Oversight – Impact of Marijuana Policies on Child Welfare

April 10, 2019

Written Testimony of The Bronx Defenders By

Emma S. Ketteringham, Managing Director, Family Defense Practice

Anne Venhuizen, Supervising Attorney, Family Defense Practice

Jessica Prince, Attorney, Family Defense Practice

My name is Emma Ketteringham and I am the Managing Director of the Family Defense Practice at The Bronx Defenders. The Bronx Defenders has provided innovative, holistic, and client-centered criminal defense, family defense, immigration representation, civil legal services, social work support, and other advocacy to indigent people in the Bronx for more than 20 years. Our staff of close to 400 represents nearly 28,000 people every year and reaches thousands more through community outreach. The primary goal of our model is to address the underlying issues that drive people into the various legal systems and to mitigate the devastating impact of that involvement, such as deportation, eviction, the loss of employment and public benefits, or family separation and dissolution. Our team-based structure is designed to provide people seamless access to multiple advocates and services to meet their legal and related needs.

Our Family Defense Practice has been in place since 2005 and represents parents in child protection and all of the related family court proceedings that arise out of an abuse or neglect case. Since New York City first funded institutional parent representation in 2007, we have represented more than 11,000 parents in the Bronx and helped thousands of children either safely remain at home or safely reunite with their families. Our multidisciplinary staff of more than 50 attorneys, social workers, and parent advocates are assigned to intakes 1,500 new parents each year.

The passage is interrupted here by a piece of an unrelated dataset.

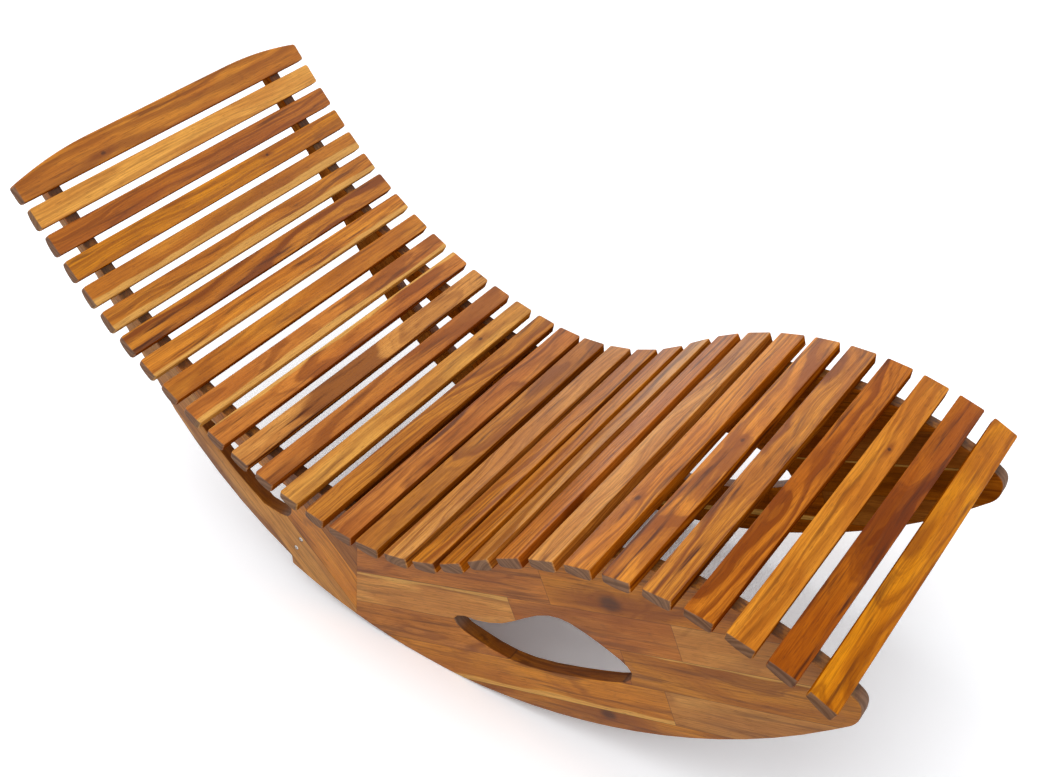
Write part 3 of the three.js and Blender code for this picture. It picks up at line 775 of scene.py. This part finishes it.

As a holistic defense organization, we have seen the ways that disparate enforcement of marijuana laws has hurt our clients—not only in criminal court, but in family court, housing court, civil proceedings, and in immigration proceedings.  We are encouraged that lawmakers are not only seeking to rectify the wrongs that criminal enforcement of marijuana prohibitions have caused in Black and Latinx communities, but are also working to ensure that the child welfare system does not cause needless court supervision and family separation based on a parent’s use of marijuana. This testimony is intended to assist in that effort by identifying the primary ways that marijuana use is used against parents of color in the child welfare system, and how it often results in parents being added to the State Central Register for Child Abuse and Maltreatment (SCR), unnecessary court filings, prolonged supervision by the Administration of Children’s Services (ACS), and traumatic family separation.